Avec une dizaine de singles à son actif, et quelques collaborations ici et là, Moussa réinvente les frontières du rap. De ses instrumentales à ses textes, en passant par sa manière de chantonner, l’œuvre de Moussa est à son image : métissée. Sa musique est le fruit d’une rencontre entre les cultures rap, pop et électro. Un savant mélange issu directement de son parcours personnel.
Éponge musicale
Nantais d’origine, Moussa a beaucoup bougé. Un parcours en zigzag qui nourrit sa musique et son univers. Pendant un temps, il a été beatmaker à Lyon pour des amis rappeurs. Une casquette qu’il garde puisqu’il produit toujours la plupart de ses instrumentales laissant tout de même une place importante à Merwan Haddadi sur son dernier EP.
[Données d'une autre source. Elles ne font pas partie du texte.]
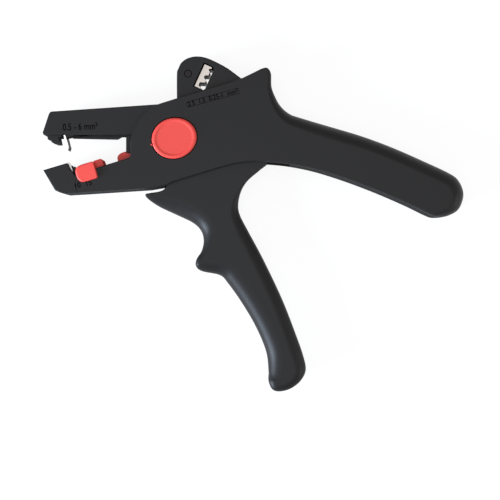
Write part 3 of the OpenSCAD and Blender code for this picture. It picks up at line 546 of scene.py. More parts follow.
def ground(name, colour, rough, stretch, depth, metallic, specular):
    """Ground steel: fine lines, drawn out along one direction, in bump and gloss."""
    material, tree, shader, place = new_material(name)
    set_inputs(shader, {"Base Color": (*colour, 1), "Metallic": metallic, "Specular IOR Level": specular})
    turn = new_node(tree, "Mapping", {"Scale": stretch})
    wire_up(tree, [(place, turn.inputs["Vector"])])
    lines = noise_at(tree, turn.outputs["Vector"], 1.0, 2.0)
    bumped(tree, lines, shader, depth, 0.00002)
    wire_up(tree, [(span(tree, lines, rough - 0.08, rough + 0.1), shader.inputs["Roughness"])])
    return material


# Plastic: colour and its shade, roughness if not the colour's own, share of the grain's depth,
# specular level and mottle
MOULDED = {
    "black_moulded_plastic": ("black", 1.0, None, 1.0, 0.14, 0.12),
    # Upright black walls: painted shade by little gloss, painted light by a 1.3 times lighter colour
    "black_plastic_walls": ("black", 1.3, 0.8, 1.0, 0.05, 0.1),
    # Floors of engraved figures, the cap's seat and the ear's window: painted shade, five times darker
    "sunk_figures": ("black", 0.2, 0.9, 1.0, 0.03, 0.05),
    "red_moulded_plastic": ("red", 1.0, None, 0.6, 0.2, 0.03),
    # Upright red walls: painted shade by little gloss, painted light by a 1.1 times lighter colour
    "red_plastic_walls": ("red", 1.1, 0.8, 1.0, 0.05, 0.03)}
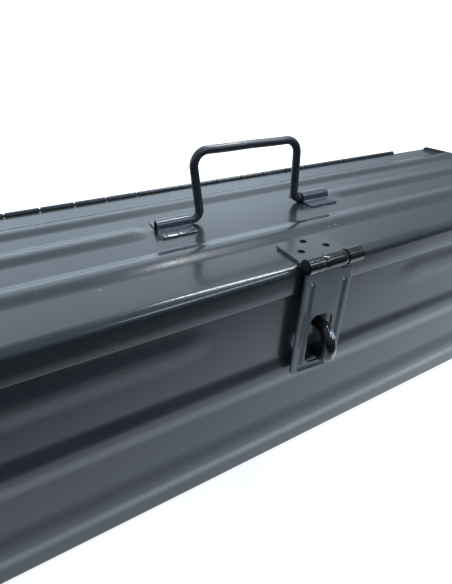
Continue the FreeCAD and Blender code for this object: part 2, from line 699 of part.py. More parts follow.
# ------------------------------------------------------------ check and write
doc.recompute()
bad = []
for o in doc.Objects:
    if "Invalid" in o.State or "Error" in o.State:
        bad.append((o.Label, o.State))
for o in NODES:
    s = o.Shape
    if s.isNull() or not s.isValid() or len(s.Solids) != 1:
        bad.append((o.Label, "shape", None if s.isNull() else (s.isValid(), len(s.Solids))))
if bad:
    for x in bad:
        print("BAD", x)
    raise RuntimeError("model has failed objects")
os.makedirs("parts", exist_ok=True)
for old in os.listdir("parts"):
    if old.endswith(".step"):
        os.remove(os.path.join("parts", old))
for o in NODES:
    o.Shape.exportStep(os.path.join("parts", o.Label + ".step"))
    bb = o.Shape.BoundBox
    print("%-18s vol %9.1f  x %.1f..%.1f  y %.1f..%.1f  z %.1f..%.1f" % (
        o.Label, o.Shape.Volume, bb.XMin, bb.XMax, bb.YMin, bb.YMax, bb.ZMin, bb.ZMax))
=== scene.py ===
import bpy, bmesh, math
from mathutils import Vector, Matrix, Euler


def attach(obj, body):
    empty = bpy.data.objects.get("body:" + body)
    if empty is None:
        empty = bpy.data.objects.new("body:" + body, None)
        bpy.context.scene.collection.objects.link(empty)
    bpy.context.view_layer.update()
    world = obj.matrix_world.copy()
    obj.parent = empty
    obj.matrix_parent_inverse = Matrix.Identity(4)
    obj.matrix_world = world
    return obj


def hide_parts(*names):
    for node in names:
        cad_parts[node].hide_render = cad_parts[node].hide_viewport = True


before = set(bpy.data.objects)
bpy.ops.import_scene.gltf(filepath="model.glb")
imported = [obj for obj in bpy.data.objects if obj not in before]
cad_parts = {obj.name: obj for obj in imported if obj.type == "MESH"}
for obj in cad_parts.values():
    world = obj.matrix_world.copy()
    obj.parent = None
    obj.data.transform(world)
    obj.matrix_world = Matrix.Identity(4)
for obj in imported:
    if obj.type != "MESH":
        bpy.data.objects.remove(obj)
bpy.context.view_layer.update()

# ---------------------------------------------------------------- node helpers
def new_mat(name):
    m = bpy.data.materials.new(name)
    m.use_nodes = True
    nt = m.node_tree
    for n in list(nt.nodes):
        nt.nodes.remove(n)
    out = nt.nodes.new("ShaderNodeOutputMaterial")
    b = nt.nodes.new("ShaderNodeBsdfPrincipled")
    nt.links.new(b.outputs["BSDF"], out.inputs["Surface"])
    return m, nt, b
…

Après Lyon, direction Bordeaux. Il écrit et accompagne, pendant un temps, le groupe Odezenne. Il est d’ailleurs présent en featuring sur le titre James Blunt et à la prod du morceau En L avec le groupe. Une voix nonchalante, presque chantée, un son à la croisée du rock, du rap, et de l’électro. Un certain nombre de codes du groupe bordelais se retrouvent dans la musique de Moussa.
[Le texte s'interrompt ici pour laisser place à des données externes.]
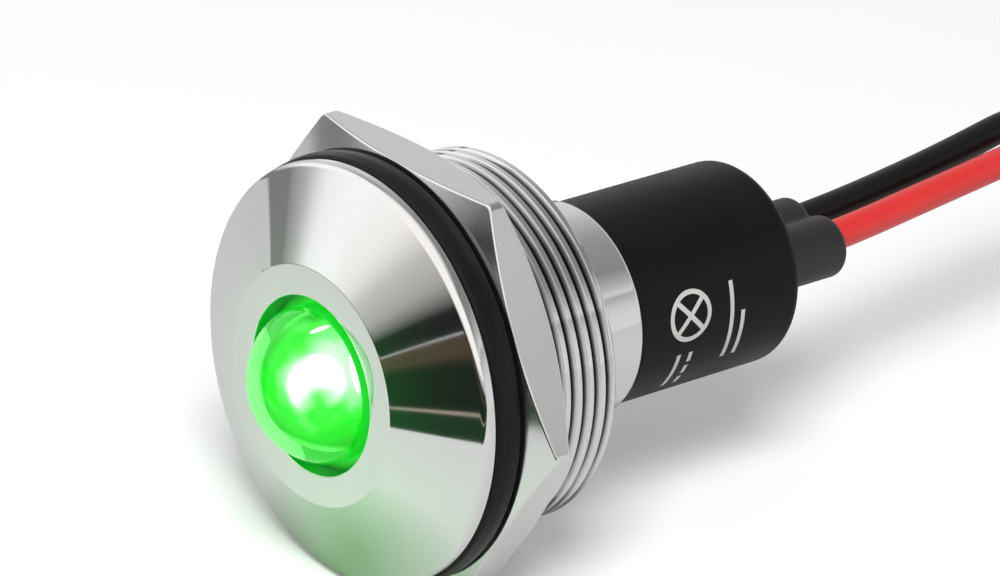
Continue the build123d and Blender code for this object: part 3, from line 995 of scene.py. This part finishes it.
def floor_material():
    """Pale matt floor. It ends in the dark before and left of the lamp, as polished steel shows."""
    material, tree, shader = node_material("floor")
    space = texture_space(tree)
    ray = tree.nodes.new("ShaderNodeLightPath").outputs
    mirrored = ray["Is Glossy Ray"]
    seen = larger(tree, ray["Is Camera Ray"], ray["Is Transmission Ray"])
    from_foot = vector_math(tree, "DISTANCE", space, FOOT)["Value"]
    pale = tint(tree, noise(tree, space, 60, 2.0), grey(0.855), grey(0.865))
    # Painted shadow with a painted green glow round the lamp's foot, seen only in reflections,
    # where the floor is also darker.
    painted_foot_shadow = tint(tree, rise(tree, from_foot, FOOT_SHADE), (0.22, 0.34, 0.21), grey(0.6))
    set_inputs(shader, {"Roughness": 0.8, "Base Color": tint(tree, mirrored, pale, painted_foot_shadow)})
    lifted = tree.nodes.new("ShaderNodeAddShader")
    tree.links.new(shader.outputs[0], lifted.inputs[0])
    lift = emission(tree, (*WHITE, 1), product(tree, seen, LIFT))
    tree.links.new(lift, lifted.inputs[1])
    away = rise(tree, vector_math(tree, "LENGTH", space)["Value"], HAZE, True)
    haze = larger(tree, spread(tree, mirrored, 0.45, 0.7, 0.0, 1.0), seen)
    beyond, shade = dark_before_lamp(tree, separate(tree, space))
    surface = lifted.outputs[0]
    for share, layer in (
        (away, emission(tree, (*WHITE, 1), haze)),
        (product(tree, beyond, mirrored), emission(tree, shade)),
    ):
        swap = tree.nodes.new("ShaderNodeMixShader")
        tree.links.new(share, swap.inputs[0])
        tree.links.new(surface, swap.inputs[1])
        tree.links.new(layer, swap.inputs[2])
        surface = swap.outputs[0]
    tree.links.new(surface, tree.nodes["Material Output"].inputs["Surface"])
    return material


FLOOR_HALF = 4000
floor_mesh = bpy.data.meshes.new("floor")
floor_mesh.from_pydata(
    [
        (x * FLOOR_HALF * MM, y * FLOOR_HALF * MM, FLOOR * MM)
        for x, y in ((-1, -1), (1, -1), (1, 1), (-1, 1))
    ],
    [],
    [(0, 1, 2, 3)],
)
floor_mesh.materials.append(floor_material())
floor = bpy.data.objects.new("floor", floor_mesh)
scene.collection.objects.link(floor)

# Surroundings: white to the camera, and grey levels by height for what is seen in a reflection
world = bpy.data.worlds.new("world")
scene.world = world
world.use_nodes = True
sky = world.node_tree
sky_ray = sky.nodes.new("ShaderNodeLightPath").outputs
way = separate(sky, sky.nodes.new("ShaderNodeTexCoord").outputs["Generated"])
LOWEST = -0.2
AMBIENT = 0.27


def height_ramp(stops, warmth=0.0):
    """A grey level by the sine of the elevation, from (degrees, level) stops."""
    ramp = sky.nodes.new("ShaderNodeValToRGB")
    set_inputs(ramp, {"Fac": rise(sky, way["Z"], (LOWEST, 1.0))})
    points = ramp.color_ramp.elements
    for i, (degrees, shade) in enumerate(stops):
        place = (math.sin(math.radians(degrees)) - LOWEST) / (1 - LOWEST)
        point = points[i] if i < 2 else points.new(place)
        point.position = place
        point.color = (shade, shade * (1 - warmth), shade * (1 - 2 * warmth), 1)
    return ramp.outputs["Color"]


before_lamp = height_ramp(
    [(-8, 0.003), (3.6, 0.004), (7.3, 0.38), (10.8, 0.55), (13.0, 0.95), (18, 1.0)], 0.03
)
left_of_lamp = height_ramp(
    [(-8, 0.2), (-1, 0.21), (3.2, 0.44), (7.3, 0.92), (11, 1.0), (40, 1.0)]
)
behind_right = height_ramp(
    [(-8, 0.7), (6, 0.68), (13, 0.6), (19.6, 0.4), (22.3, 0.64)]
    + [(27, 0.46), (36, 0.24), (52, 0.2), (80, 0.9)]
)
behind_left = height_ramp(
    [(-8, 0.7), (6, 0.68), (24, 0.62), (38, 0.42), (52, 0.25), (80, 0.9)]
)
to_left = fall(sky, way["X"], (-0.68, -0.35), True)
to_rear = rise(sky, way["Y"], (-0.25, 0.2), True)
to_right = rise(sky, way["X"], (-0.35, 0.35))
front_half = tint(sky, to_left, before_lamp, left_of_lamp)
rear_half = tint(sky, to_right, behind_left, behind_right)
room = tint(sky, to_rear, front_half, rear_half)
direct = larger(
    sky,
    sky_ray["Is Camera Ray"],
    larger(sky, sky_ray["Is Glossy Ray"], sky_ray["Is Transmission Ray"]),
)
set_inputs(
    sky.nodes["Background"],
    {
        "Color": tint(sky, sky_ray["Is Glossy Ray"], WHITE, room),
        "Strength": spread(sky, direct, AMBIENT, 1.0, 0.0, 1.0),
    },
)


# Lamps: a key light, a weak fill, and the green light that the lens throws on the head
def add_lamp(name, kind, spot, energy):
    data = bpy.data.lights.new(name, kind)
    data.energy = energy
    lamp = bpy.data.objects.new(name, data)
    lamp.location = Vector(spot) * MM
    lamp.visible_glossy = False
    scene.collection.objects.link(lamp)
    return lamp


LAMP_TARGET = Vector((0, 8, 0))
for name, spot, size, energy in (
    ("key_light", (205, -205, 400), 200, 2.45),
    ("fill_light", (-300, -80, 300), 300, 0.1),
):
    soft = add_lamp(name, "AREA", spot, energy)
    soft.data.shape = "SQUARE"
    soft.data.size = size * MM
    look = (LAMP_TARGET - Vector(spot)).normalized()
    soft.rotation_euler = look.to_track_quat("-Z", "Y").to_euler()
glow = add_lamp("lens_glow", "POINT", (0, -9.6, 0), 0.0013)
glow.data.color = (0.12, 1.0, 0.16)
glow.data.shadow_soft_size = 2.2 * MM

scene.view_settings.view_transform = "Standard"

# Materials of the solids that stay as they are
for name, material in {
    "wire_boot": boot_skin,
    "rear_plug": plug_skin,
    "coil_tie": tie_skin,
    "lens_seal": edge_glow,
    "reflector_cup": cup_glow,
    "led_board": board_white,
    "led_package": package_glow,
    "led_chips": chip_glow,
    "carrier_tube": carrier_skin,
    "driver_board": board_green,
    "led_lead_positive": tinned_wire,
    "led_lead_negative": tinned_wire,
    "solder_joints": solder_skin,
    "series_resistor": resistor_skin,
    "polarity_diode": diode_skin,
    "red_wire_tip": tinned_wire,
    "black_wire_tip": tinned_wire,
}.items():
    for slot in nodes[name].material_slots:
        slot.material = material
Pour finir ce périple, Moussa atterrit finalement à Paris. Il se met en colocation avec des membres de l’Ordre Collectif. Un groupe hétéroclite, composé de musiciens, de réalisateurs et d’artistes en tous genres. Il réaliseront finalement la plupart de ses clips. Cet environnement a probablement marqué l’écriture de Moussa, particulièrement imprégnée d’une forte imagerie.
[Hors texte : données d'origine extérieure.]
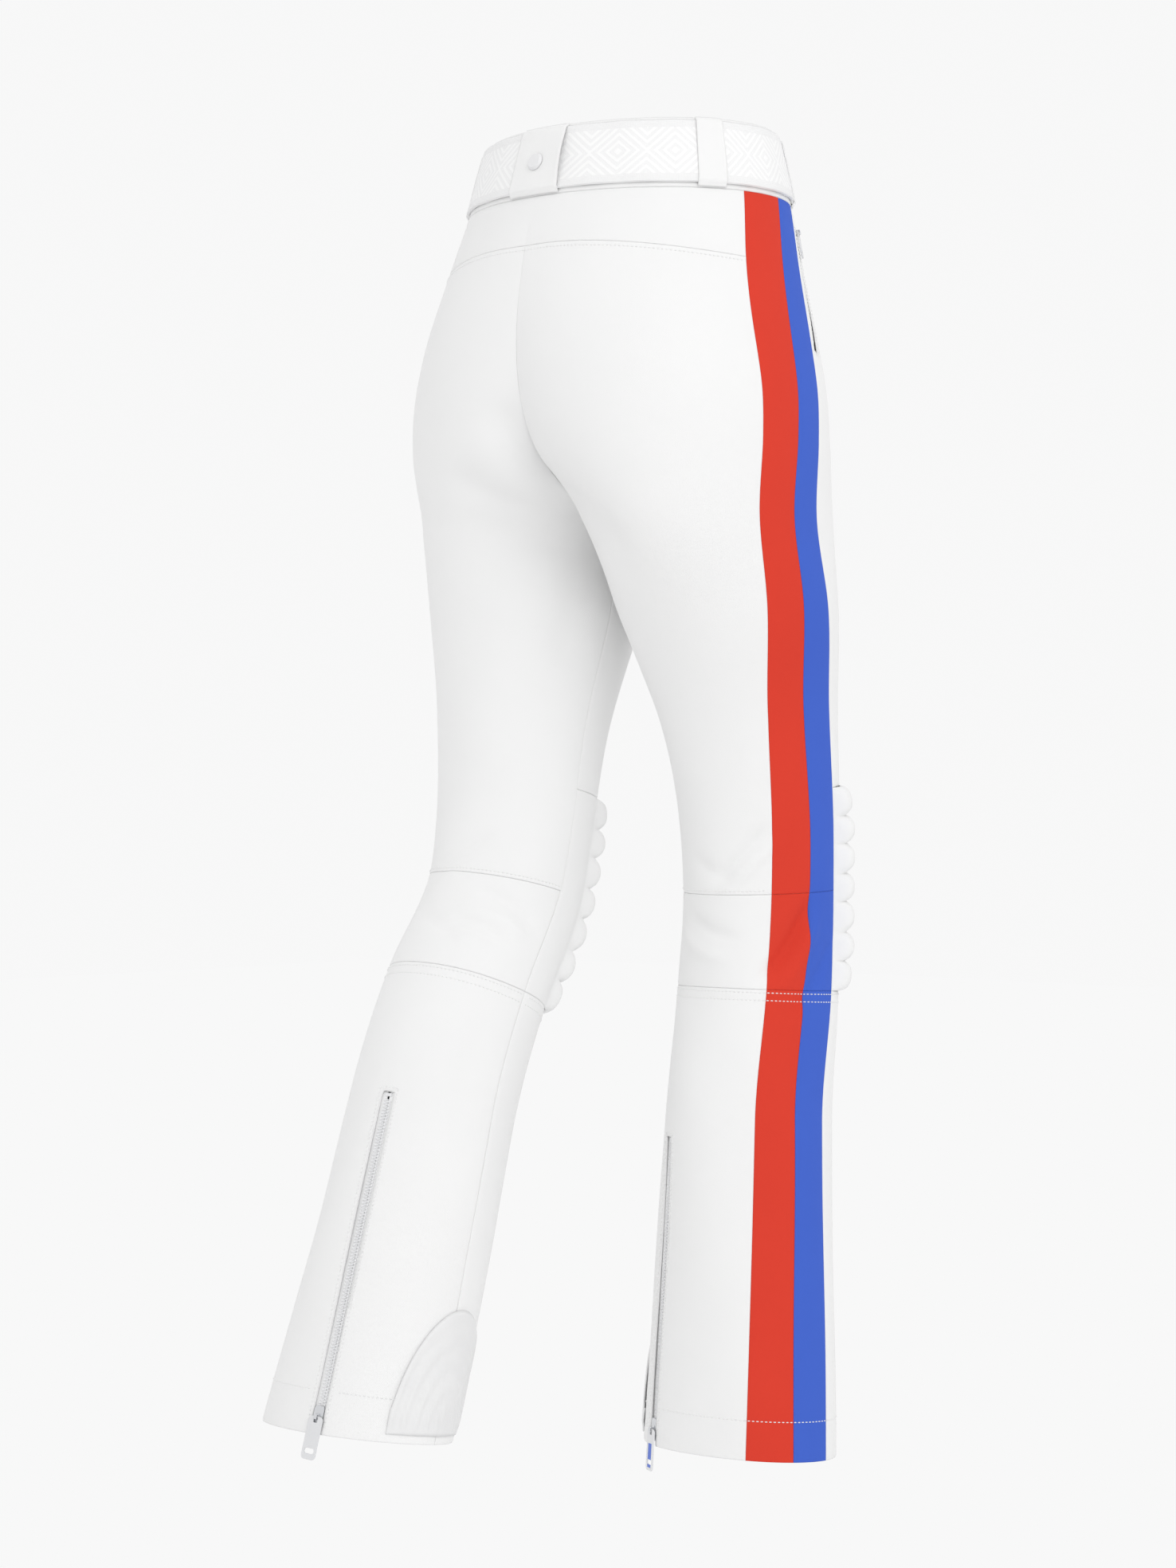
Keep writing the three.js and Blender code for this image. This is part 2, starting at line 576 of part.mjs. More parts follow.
// Below the knee: back and front panels, the zip, the gaiter and the scuff guard
function addShin(half) {
  const frame = legFrame(half);
  const hem = hemDrop(half);
  addNode(`${half.name}_lower_back_panel`, cut(cloth(half, {
    from: 0, to: seams.redBack, top: KNEE_BOTTOM_DROP, bottom: hem, across: 9, down: 12,
  }), zipSlit(frame, LAP * 8, 0)), 'white');
  addNode(`${half.name}_lower_front_panel`, cloth(half, {
    from: seams.blueFront, to: 360, top: KNEE_BOTTOM_DROP, bottom: hem, across: 8, down: 12,
  }), 'white');
  addZip(`${half.name}_leg`, frame, LEG_ZIP, { openAtTop: false, sliderAt: LEG_ZIP.rest });
  const gaiterTop = hem - LEG_ZIP_HEM - LEG_ZIP_LENGTH - GAITER_ABOVE_ZIP;
  const root = CLOTH + 2 * LAYER_GAP + GAITER / 4;
  const leaving = (w) => THREE.MathUtils.smoothstep(w, GAITER_ROOT_SHARE, 2 * GAITER_ROOT_SHARE);
  const under = (w) => -THREE.MathUtils.lerp(root, GAITER_DEPTH, leaving(w));
  addNode(`${half.name}_gaiter`, cloth(half, {
    from: GAITER_OPEN, to: 360 - GAITER_OPEN, top: gaiterTop, bottom: hem - GAITER_HEM,
    outer: under, inner: (w) => under(w) - GAITER, across: 16, down: 12, gap: false,
  }), 'lining');
  const arch = (h, degrees) => {
    const round = degrees > 180 ? degrees - 360 : degrees;
    const share = (round - GUARD_FROM) / (GUARD_TO - GUARD_FROM);
    const height = Math.sqrt(Math.max(GUARD_END_SHARE ** 2, 1 - (2 * share - 1) ** 2));
    return hem - GUARD_HEM - GUARD_HEIGHT * height;
  };
  addNode(`${half.name}_scuff_guard`, cloth(half, {
    from: GUARD_FROM, to: GUARD_TO, top: arch, bottom: hem - GUARD_HEM,
    inner: LAYER_GAP, outer: LAYER_GAP + GUARD, across: 14, down: 4, gap: false,
  }), 'grey');
}

// A pocket bag hangs inside the front panel, below its zip
function addPocket(half) {
  const edge = (h, drop) => seams.blueFront(h, drop) + degreesFor(h, drop, 1);
  const root = CLOTH + FACING + 2.5 * LAYER_GAP;
  const leaving = (w) => THREE.MathUtils.smoothstep(w, ...BAG_ROOT_SHARE);
  const under = (w) => -THREE.MathUtils.lerp(root, BAG_DEPTH, leaving(w));
  addNode(`${half.name}_pocket_bag`, cloth(half, {
    from: edge, to: (h, drop) => edge(h, drop) + BAG_WIDTH_DEGREES,
    top: WAISTBAND_HEIGHT - BAG_ROOT, bottom: POCKET_BOTTOM_DROP + BAG_BELOW_ZIP,
    outer: under, inner: (w) => under(w) - FACING, across: 5, down: 16, gap: false,
  }), 'lining');
  const frame = pocketFrame(half);
  const sliderAt = frame.length - POCKET_ZIP.rest;
  addZip(`${half.name}_pocket`, frame, POCKET_ZIP, { openAtTop: false, sliderAt });
}

// The fly: chain and slider in the front slit, and a facing behind them
function addFly() {
  addZip('fly', flyFrame, FLY_ZIP, { openAtTop: true, sliderAt: flyFrame.length - FLY_ZIP.rest });
  const behind = -TEETH / 2 - SLIDER_GAP - SLIDER_PLATE - LAYER_GAP;
  const width = FLY_ZIP.tape / 2 + FLY_FACING_MARGIN;
  const guard = box(-width, width, behind - FACING, behind, 0, flyFrame.length - FLY_FACING_MARGIN);
  addNode('fly_facing', placed(guard, flyFrame.matrix), 'lining');
}

// Where the yoke meets the red stripe, as a share of the way from the middle of the back to the front
function yokeEnd(drop) {
  const middle = middleAngle(LEFT, drop, 0);
  const end = seams.redBack(LEFT, drop);
  return (end - gapDegrees(LEFT, drop, end) - middle) / (360 - 2 * middle);
}

addWaist();
addNode('back_yoke', band({
  top: WAISTBAND_HEIGHT + GAP / 2,
  bottom: (half, degrees) => yokeDrop(half, degrees) - GAP / 2,
  inner: -CLOTH, outer: 0, from: (drop) => -yokeEnd(drop), to: yokeEnd, across: 24, down: 3,
}), 'white');
for (const half of [RIGHT, LEFT]) {
  addThigh(half);
  addKnee(half);
  addShin(half);
  addPocket(half);
}
addFly();

export default pants;
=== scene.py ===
import math

import bmesh
import bpy
import numpy as np
from mathutils import Matrix, Vector


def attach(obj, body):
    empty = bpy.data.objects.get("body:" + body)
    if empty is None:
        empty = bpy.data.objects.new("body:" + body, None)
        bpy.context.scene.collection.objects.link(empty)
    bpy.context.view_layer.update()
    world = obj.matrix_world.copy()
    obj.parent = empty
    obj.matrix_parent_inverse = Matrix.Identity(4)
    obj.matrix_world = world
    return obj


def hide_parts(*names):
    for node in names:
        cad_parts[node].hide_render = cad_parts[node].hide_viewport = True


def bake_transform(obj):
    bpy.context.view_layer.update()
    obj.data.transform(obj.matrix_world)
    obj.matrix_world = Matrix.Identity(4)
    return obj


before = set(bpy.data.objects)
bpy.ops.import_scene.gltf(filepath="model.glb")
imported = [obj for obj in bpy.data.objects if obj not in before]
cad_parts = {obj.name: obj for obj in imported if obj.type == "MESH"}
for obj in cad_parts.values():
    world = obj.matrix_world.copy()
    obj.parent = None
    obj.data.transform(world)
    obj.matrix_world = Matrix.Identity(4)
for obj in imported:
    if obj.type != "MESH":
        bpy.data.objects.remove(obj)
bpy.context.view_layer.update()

# The studio: a floor that glows as brightly as the white sky all round, so that the two run together, and
# one broad soft lamp beside the camera, as for white clothes in a catalogue.
FLOOR_Z = -1.16
FLOOR_REACH = 7.0
SKY = 0.935
CAMERA_TURN = math.radians(222)
CAMERA_DISTANCE = 2.6
CAMERA_HEIGHT = -0.508
CAMERA_ASIDE = -0.036
LENS = 75
SENSOR = 36
LAMP_SIZE, LAMP_POWER = 2.4, 26
LAMP_AWAY, LAMP_ASIDE, LAMP_HEIGHT, LAMP_AIM = 2.9, 1.0, 1.2, -0.5


class Value:
    """A socket that carries a number, so that shader maths reads as an expression."""

    def __init__(self, finish, socket):
        self.finish, self.socket = finish, socket

    def maths(self, operation, *values):
        return self.finish.node("ShaderNodeMath", {"operation": operation}, dict(enumerate(values)))[0]

    def __add__(self, other):
        return self.maths("ADD", self, other)

    def __radd__(self, other):
        return self.maths("ADD", other, self)

    def __sub__(self, other):
        return self.maths("SUBTRACT", self, other)

    def __rsub__(self, other):
        return self.maths("SUBTRACT", other, self)

    def __mul__(self, other):
        return self.maths("MULTIPLY", self, other)

    def __rmul__(self, other):
        return self.maths("MULTIPLY", other, self)

    def __truediv__(self, other):
        return self.maths("DIVIDE", self, other)

    def __gt__(self, other):
        return self.maths("GREATER_THAN", self, other)

    def __lt__(self, other):
        return self.maths("LESS_THAN", self, other)

    def wave(self):
        return self.maths("SINE", self)

    def size(self):
        return self.maths("ABSOLUTE", self)

    def fraction(self):
        return self.maths("FRACT", self)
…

« C’est l’été, grand ciel bleu comme dans Akira. On s’était endormis dans la lumière matinale. » (Bleu Ciel)
Franchise et singularité
Avec une dizaine de singles sortie en deux ans, le chanteur parisien a peu à peu étoffé son univers. Paroles emmêlées, successions d’images fortes juxtaposées, il n’est pas toujours aisé de comprendre le message de Moussa. Pourtant, plusieurs écoutes dégagent finalement les traits d’un personnage aux multiples facettes. Joyeusement désabusé, comme « coincé dans une dystopie. » Moussa raconte crûment sa vie et ses émotions.
Avec les filles comme avec le reste, Moussa joue la franchise. « J’ai pas de papillons dans l’esto-mac. J’sais que j’suis mort si je me laisse t’aimer » (Double Vue), répète-il dans les morceaux Double Vue et Lou Ferrigno.
Ce franc-parler et cette démarche musicale unique font de Moussa un artiste à part. Un artiste libre et déconnecté du fonctionnement classique de l’industrie musicale. Il donne l’impression de faire de la musique plus par passion que par recherche de reconnaissance.
« Tard la nuit j’fume un perso, Ils disent que demain j’vais percer. Moi demain j’sais pas où j’dors, À part chanter comme un rouge-gorge. » (Les Oiseaux)
Moussa ne fonctionne pas avec les codes de l’industrie. Il n’hésite pas à lâcher un EP de seulement trois titres et un interlude un mercredi soir, sans réelle promotion. De la même manière, il peut laisser parler ses instruments pendant plus de la moitié d’un morceau, sans craintes. Chez Moussa, l’artistique prime sur le reste.
La face cachée de l’iceberg
Avec ce nouvel EP « Surface », enregistré l’été dernier, Moussa vient appuyer les traits d’un personnage déjà bien affirmé. Il insiste encore plus sur sa singularité et son envie d’indépendance. Un sentiment qui se traduit même par une forme de décalage. « J’me sens d’là-bas, j’vous sens d’ici », lance-t-il pour ouvrir le premier morceau de son EP « Surface ». Les références à l’étranger sont d’ailleurs nombreuses. Le morceau Bleu Ciel, en featuring avec la chanteuse Nice, est le récit d’une relation à distance, Moussa ayant visiblement pris le large. Des pays comme le Zaïre ou le Sierra Leone sont également évoqués dans le projet, comme pour appuyer l’exotisme des influences du chanteur. Peut-être aussi pour rappeler des origines lointaines ?
Autre aspect abordé en filigrane dans le projet : l’enfance. Une période qui semble avoir été compliquée pour le chanteur, obligé de cacher sa vie familiale aux autres enfants ainsi qu’à son amoureuse de l’époque. La faute à un père violent et à une pauvreté inavouable.« J’pense à l’tuer quand j’fais des pompes. Tombe pas amoureuse, j’suis une bombe », avoue-t-il sur le morceau éponyme Surface. Une situation qui l’isole et le rend nerveux. D’autant plus qu’a l’école, il doit affronter le regard des autres et le racisme. Alors parfois, il craque :« J’ai toujours du mal avec les autres. Fallait pas m’traiter d’sale arabe. J’te nique ta grand-mère sous l’préau. » On saisit alors encore plus l’origine de son isolement et sa nécessité de construire un monde à part, dans lequel il se sent « à l’aise comme un glaçon dans l’eau ».